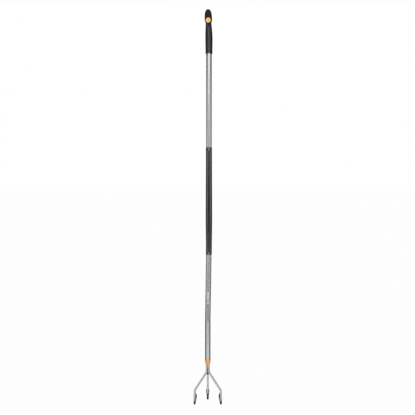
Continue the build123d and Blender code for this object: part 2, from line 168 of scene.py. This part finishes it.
# ------------------------------------------------------------------ material helpers
class Tree:
    """A node tree, with short ways to add and wire nodes."""

    def __init__(self, tree):
        self.tree = tree

    def add(self, kind, **settings):
        node = self.tree.nodes.new(kind)
        for key, value in settings.items():
            setattr(node, key, value)
        return node

    def feed(self, socket, value):
        """Wires another node's output into socket, or sets socket to a number, a place or a colour."""
        if isinstance(value, bpy.types.NodeSocket):
            self.tree.links.new(value, socket)
        elif socket.type == "RGBA":
            socket.default_value = (*value, 1.0)
        else:
            socket.default_value = value

    def put(self, node, **values):
        """Feeds a node's inputs by name, with _ for a space."""
        for key, value in values.items():
            self.feed(node.inputs[key.replace("_", " ")], value)
        return node

    def math(self, operation, *values):
        node = self.add("ShaderNodeMath", operation=operation)
        for socket, value in zip(node.inputs, values):
            self.feed(socket, value)
        return node.outputs[0]

    def fade_out(self, value, low, high):
        """1 up to low, falling smoothly to 0 at high."""
        node = self.add("ShaderNodeMapRange", interpolation_type="SMOOTHSTEP")
        for socket, number in zip(node.inputs, (value, low, high, 1.0, 0.0)):
            self.feed(socket, number)
        return node.outputs[0]


def colour_mix_inputs(node):
    """The factor and the two colours of a Mix node that is set to colours."""
    return node.inputs[0], node.inputs[6], node.inputs[7]


class Material(Tree):
    """A material's node tree, with the textures that the looks are made of."""

    def __init__(self, name):
        self.material = bpy.data.materials.new(name)
        self.material.use_nodes = True
        super().__init__(self.material.node_tree)
        self.bsdf = self.tree.nodes["Principled BSDF"]

    def position(self):
        return self.add("ShaderNodeNewGeometry").outputs["Position"]

    def stretched(self, scale=(1.0, 1.0, 1.0)):
        """The object's own coordinates, scaled along each axis."""
        coordinates = self.add("ShaderNodeTexCoord").outputs["Object"]
        return self.put(self.add("ShaderNodeMapping"), Vector=coordinates, Scale=scale).outputs["Vector"]

    def noise(self, vector, scale, detail=3.0, roughness=0.5):
        node = self.add("ShaderNodeTexNoise")
        self.put(node, Vector=vector, Scale=scale, Detail=detail, Roughness=roughness)
        return node.outputs["Fac"]

    def ramp(self, value, stops):
        """Colour ramp from (place, grey or colour) stops."""
        node = self.add("ShaderNodeValToRGB")
        elements = node.color_ramp.elements
        while len(elements) < len(stops):
            elements.new(0.5)
        for element, (place, colour) in zip(elements, stops):
            if isinstance(colour, (int, float)):
                colour = (colour, colour, colour)
            element.position = place
            element.color = (*colour, 1.0)
        self.feed(node.inputs["Fac"], value)
        return node.outputs["Color"]

    def mix(self, factor, a, b):
        """Colour a where factor is 0, and b where it is 1."""
        node = self.add("ShaderNodeMix", data_type="RGBA")
        for socket, value in zip(colour_mix_inputs(node), (factor, a, b)):
            self.feed(socket, value)
        return node.outputs[2]

    def mix_shaders(self, factor, a, b):
        """Shader a where factor is 0, and b where it is 1."""
        node = self.add("ShaderNodeMixShader")
        for socket, value in zip(node.inputs, (factor, a.outputs[0], b.outputs[0])):
            self.feed(socket, value)
        return node

    def vector_math(self, operation, *values):
        node = self.add("ShaderNodeVectorMath", operation=operation)
        for socket, value in zip(node.inputs, values):
            self.feed(socket, value)
        return node

    def near_axis(self, point, axis, radius, softness):
        """1 within radius of the line through point along axis, fading to 0 over softness."""
        offset = self.vector_math("SUBTRACT", self.position(), point).outputs[0]
        across_axis = self.vector_math("CROSS_PRODUCT", offset, axis).outputs[0]
        away = self.vector_math("LENGTH", across_axis).outputs["Value"]
        return self.fade_out(away, radius, radius + softness)

    def bump(self, height, distance, strength=1.0):
        node = self.add("ShaderNodeBump")
        self.put(node, Height=height, Distance=distance, Strength=strength)
        return node.outputs["Normal"]


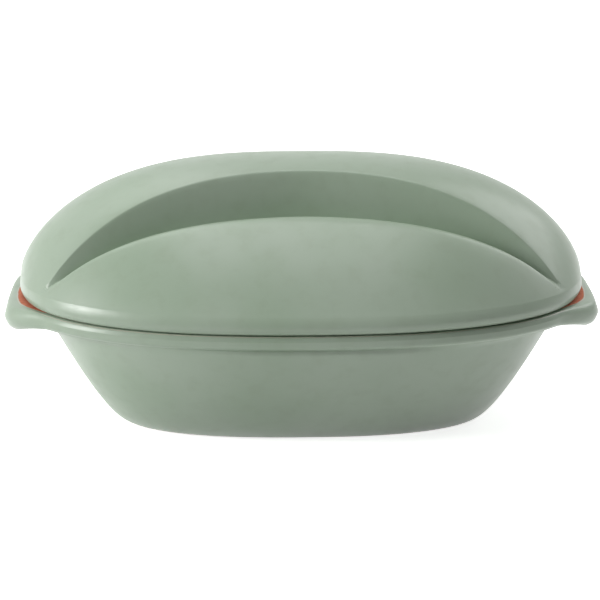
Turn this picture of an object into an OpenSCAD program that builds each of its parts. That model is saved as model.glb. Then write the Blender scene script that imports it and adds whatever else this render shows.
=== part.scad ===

========================

Beginning at the line that holds "Turn this picture", reproduce each line of the records above down to and including the last one.

** Task answer **
Turn this picture of an object into an OpenSCAD program that builds each of its parts. That model is saved as model.glb. Then write the Blender scene script that imports it and adds whatever else this render shows.
=== part.scad ===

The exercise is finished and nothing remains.